### Task prompt
Repeat the lines below exactly as written, please, from the line with "clear_scene()" to the line with "obj.matrix_world = Matrix.Identity(4)", both lines included, and no others.

### Recorded data
--*--
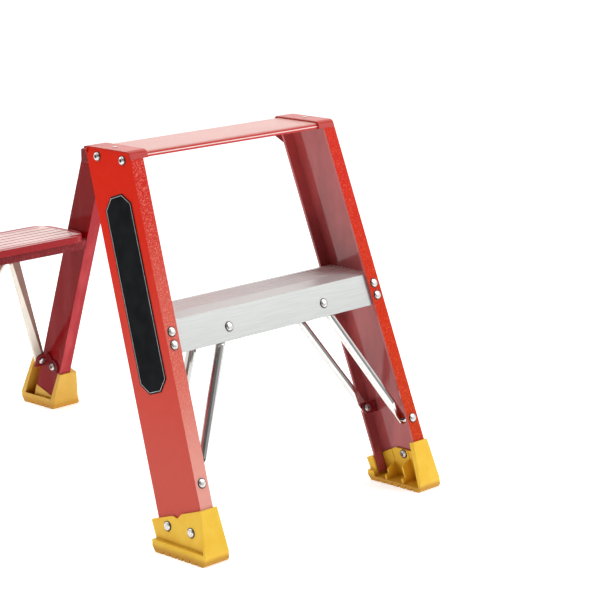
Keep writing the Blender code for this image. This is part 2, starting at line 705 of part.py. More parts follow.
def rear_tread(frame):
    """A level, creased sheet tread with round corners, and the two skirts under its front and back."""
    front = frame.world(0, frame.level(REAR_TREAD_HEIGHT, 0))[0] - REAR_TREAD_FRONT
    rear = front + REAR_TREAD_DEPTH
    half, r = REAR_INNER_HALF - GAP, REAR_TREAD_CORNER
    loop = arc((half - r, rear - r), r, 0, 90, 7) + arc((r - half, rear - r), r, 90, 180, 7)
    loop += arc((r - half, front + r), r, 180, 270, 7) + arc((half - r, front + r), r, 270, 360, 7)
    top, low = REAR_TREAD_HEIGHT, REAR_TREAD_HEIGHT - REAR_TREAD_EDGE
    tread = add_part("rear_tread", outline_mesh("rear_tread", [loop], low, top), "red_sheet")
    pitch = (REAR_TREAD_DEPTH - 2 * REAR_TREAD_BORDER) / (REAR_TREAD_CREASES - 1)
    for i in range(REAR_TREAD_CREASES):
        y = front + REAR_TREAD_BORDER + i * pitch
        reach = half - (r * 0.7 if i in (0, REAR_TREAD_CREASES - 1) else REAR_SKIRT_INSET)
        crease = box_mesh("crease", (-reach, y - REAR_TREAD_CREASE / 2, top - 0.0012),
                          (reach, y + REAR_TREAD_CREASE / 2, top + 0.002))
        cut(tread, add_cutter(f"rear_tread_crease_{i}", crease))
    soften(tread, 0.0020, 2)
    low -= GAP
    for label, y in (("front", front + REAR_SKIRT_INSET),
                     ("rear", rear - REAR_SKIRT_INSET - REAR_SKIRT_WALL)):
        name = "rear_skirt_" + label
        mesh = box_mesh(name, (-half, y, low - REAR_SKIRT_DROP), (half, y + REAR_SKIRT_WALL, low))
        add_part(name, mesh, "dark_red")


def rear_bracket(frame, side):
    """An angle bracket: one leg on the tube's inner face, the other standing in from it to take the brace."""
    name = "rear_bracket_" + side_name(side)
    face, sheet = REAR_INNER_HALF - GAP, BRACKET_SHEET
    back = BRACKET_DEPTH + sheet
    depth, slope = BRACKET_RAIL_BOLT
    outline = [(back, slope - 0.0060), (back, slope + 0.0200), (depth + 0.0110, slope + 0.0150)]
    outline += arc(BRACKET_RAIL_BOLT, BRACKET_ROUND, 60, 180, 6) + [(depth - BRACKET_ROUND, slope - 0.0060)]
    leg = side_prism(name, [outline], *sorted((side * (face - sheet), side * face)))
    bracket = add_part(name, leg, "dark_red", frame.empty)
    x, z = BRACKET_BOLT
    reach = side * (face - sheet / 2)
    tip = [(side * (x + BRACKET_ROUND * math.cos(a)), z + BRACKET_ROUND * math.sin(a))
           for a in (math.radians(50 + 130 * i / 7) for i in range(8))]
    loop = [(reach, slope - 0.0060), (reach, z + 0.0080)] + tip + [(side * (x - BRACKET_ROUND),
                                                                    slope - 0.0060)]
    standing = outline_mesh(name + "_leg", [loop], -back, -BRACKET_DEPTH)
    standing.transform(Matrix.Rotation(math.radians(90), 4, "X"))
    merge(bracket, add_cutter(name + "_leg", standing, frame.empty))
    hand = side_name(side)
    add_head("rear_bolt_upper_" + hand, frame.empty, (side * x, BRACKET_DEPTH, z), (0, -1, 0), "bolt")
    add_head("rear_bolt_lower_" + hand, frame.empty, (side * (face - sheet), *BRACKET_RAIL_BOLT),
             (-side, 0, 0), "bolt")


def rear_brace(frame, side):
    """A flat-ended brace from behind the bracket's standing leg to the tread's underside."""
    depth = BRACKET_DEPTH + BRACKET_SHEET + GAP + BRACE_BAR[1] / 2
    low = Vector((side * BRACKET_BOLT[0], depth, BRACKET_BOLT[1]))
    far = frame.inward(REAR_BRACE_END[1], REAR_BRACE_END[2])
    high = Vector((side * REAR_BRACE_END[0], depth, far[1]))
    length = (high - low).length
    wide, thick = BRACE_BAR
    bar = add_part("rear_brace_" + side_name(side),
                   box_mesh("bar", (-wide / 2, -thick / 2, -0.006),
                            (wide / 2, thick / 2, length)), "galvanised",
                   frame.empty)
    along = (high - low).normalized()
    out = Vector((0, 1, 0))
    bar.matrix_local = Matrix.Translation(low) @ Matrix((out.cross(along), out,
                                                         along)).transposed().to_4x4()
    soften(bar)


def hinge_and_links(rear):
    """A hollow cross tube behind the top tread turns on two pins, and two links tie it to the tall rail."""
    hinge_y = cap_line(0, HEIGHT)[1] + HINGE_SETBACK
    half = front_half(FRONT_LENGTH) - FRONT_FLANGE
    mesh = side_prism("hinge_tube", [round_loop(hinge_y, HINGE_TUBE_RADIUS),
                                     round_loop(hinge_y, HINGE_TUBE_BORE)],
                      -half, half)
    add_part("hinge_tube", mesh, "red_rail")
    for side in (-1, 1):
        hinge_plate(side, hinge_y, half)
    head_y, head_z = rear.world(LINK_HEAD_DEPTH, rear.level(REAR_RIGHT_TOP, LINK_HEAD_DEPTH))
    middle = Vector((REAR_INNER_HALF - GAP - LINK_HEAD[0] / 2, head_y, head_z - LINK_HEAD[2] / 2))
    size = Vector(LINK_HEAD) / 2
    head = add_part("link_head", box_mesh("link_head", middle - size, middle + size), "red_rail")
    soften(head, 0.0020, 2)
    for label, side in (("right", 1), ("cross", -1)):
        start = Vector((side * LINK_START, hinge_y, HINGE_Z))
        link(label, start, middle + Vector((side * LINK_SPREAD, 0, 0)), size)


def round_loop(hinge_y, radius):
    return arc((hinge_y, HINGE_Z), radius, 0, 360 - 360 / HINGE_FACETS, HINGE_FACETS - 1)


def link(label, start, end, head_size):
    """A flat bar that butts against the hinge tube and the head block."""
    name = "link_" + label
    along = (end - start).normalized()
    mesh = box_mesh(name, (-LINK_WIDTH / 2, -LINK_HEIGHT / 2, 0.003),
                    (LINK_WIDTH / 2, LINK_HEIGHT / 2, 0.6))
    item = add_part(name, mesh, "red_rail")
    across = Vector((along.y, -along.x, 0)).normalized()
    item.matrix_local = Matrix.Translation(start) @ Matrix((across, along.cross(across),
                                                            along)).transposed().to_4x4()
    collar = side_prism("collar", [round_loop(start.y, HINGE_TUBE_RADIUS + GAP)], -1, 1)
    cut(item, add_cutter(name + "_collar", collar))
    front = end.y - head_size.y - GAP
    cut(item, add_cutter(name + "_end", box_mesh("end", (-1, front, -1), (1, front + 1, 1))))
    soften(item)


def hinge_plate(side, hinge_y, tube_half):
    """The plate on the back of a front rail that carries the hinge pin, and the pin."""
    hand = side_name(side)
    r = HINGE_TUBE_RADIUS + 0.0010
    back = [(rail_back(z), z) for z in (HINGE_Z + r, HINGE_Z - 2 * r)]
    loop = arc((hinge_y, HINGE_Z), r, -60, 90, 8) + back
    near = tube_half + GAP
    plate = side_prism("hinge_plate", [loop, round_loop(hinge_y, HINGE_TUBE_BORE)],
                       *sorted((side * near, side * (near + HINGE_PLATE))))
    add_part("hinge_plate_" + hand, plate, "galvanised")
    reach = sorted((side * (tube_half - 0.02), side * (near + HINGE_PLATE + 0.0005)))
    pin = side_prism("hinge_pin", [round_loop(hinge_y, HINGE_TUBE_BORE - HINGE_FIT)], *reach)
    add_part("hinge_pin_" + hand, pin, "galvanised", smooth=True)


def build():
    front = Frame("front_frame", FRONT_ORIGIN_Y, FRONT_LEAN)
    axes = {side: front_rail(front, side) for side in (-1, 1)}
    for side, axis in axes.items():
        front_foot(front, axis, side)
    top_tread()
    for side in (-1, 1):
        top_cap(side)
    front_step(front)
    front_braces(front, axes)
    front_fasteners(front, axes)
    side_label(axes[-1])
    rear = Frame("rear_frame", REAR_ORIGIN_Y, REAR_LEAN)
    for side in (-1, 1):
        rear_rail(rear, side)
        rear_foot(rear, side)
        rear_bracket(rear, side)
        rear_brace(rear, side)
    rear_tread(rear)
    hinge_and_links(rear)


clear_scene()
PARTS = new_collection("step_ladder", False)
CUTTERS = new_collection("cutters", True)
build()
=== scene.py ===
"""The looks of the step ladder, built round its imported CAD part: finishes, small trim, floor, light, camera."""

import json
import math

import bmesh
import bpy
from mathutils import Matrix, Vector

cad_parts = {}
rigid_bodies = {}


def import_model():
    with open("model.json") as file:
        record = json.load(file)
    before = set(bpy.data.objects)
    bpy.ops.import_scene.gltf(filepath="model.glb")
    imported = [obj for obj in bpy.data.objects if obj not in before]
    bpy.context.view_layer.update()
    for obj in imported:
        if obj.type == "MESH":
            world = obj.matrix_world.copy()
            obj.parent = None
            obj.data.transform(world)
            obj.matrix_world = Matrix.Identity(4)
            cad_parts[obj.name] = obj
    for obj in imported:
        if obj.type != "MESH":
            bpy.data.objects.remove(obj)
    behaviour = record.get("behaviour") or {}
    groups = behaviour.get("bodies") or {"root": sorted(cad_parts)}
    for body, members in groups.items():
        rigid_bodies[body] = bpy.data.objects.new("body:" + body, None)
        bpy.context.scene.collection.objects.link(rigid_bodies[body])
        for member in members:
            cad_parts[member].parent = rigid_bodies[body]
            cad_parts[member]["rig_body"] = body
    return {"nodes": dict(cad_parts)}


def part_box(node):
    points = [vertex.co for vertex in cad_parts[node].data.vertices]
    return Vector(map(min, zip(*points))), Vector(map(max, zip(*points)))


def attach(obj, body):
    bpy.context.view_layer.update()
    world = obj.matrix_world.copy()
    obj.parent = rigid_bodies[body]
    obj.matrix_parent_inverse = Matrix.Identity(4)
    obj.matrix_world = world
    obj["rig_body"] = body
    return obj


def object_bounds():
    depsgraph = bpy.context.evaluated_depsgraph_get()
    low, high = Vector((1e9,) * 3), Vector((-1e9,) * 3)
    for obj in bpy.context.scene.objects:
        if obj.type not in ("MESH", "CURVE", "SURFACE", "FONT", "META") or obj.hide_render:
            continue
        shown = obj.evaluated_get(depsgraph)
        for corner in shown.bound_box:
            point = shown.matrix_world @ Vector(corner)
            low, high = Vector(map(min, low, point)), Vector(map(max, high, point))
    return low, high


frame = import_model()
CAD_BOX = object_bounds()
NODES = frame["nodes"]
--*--
### Reply to the task
clear_scene()
PARTS = new_collection("step_ladder", False)
CUTTERS = new_collection("cutters", True)
build()
=== scene.py ===
"""The looks of the step ladder, built round its imported CAD part: finishes, small trim, floor, light, camera."""

import json
import math

import bmesh
import bpy
from mathutils import Matrix, Vector

cad_parts = {}
rigid_bodies = {}


def import_model():
    with open("model.json") as file:
        record = json.load(file)
    before = set(bpy.data.objects)
    bpy.ops.import_scene.gltf(filepath="model.glb")
    imported = [obj for obj in bpy.data.objects if obj not in before]
    bpy.context.view_layer.update()
    for obj in imported:
        if obj.type == "MESH":
            world = obj.matrix_world.copy()
            obj.parent = None
            obj.data.transform(world)
            obj.matrix_world = Matrix.Identity(4)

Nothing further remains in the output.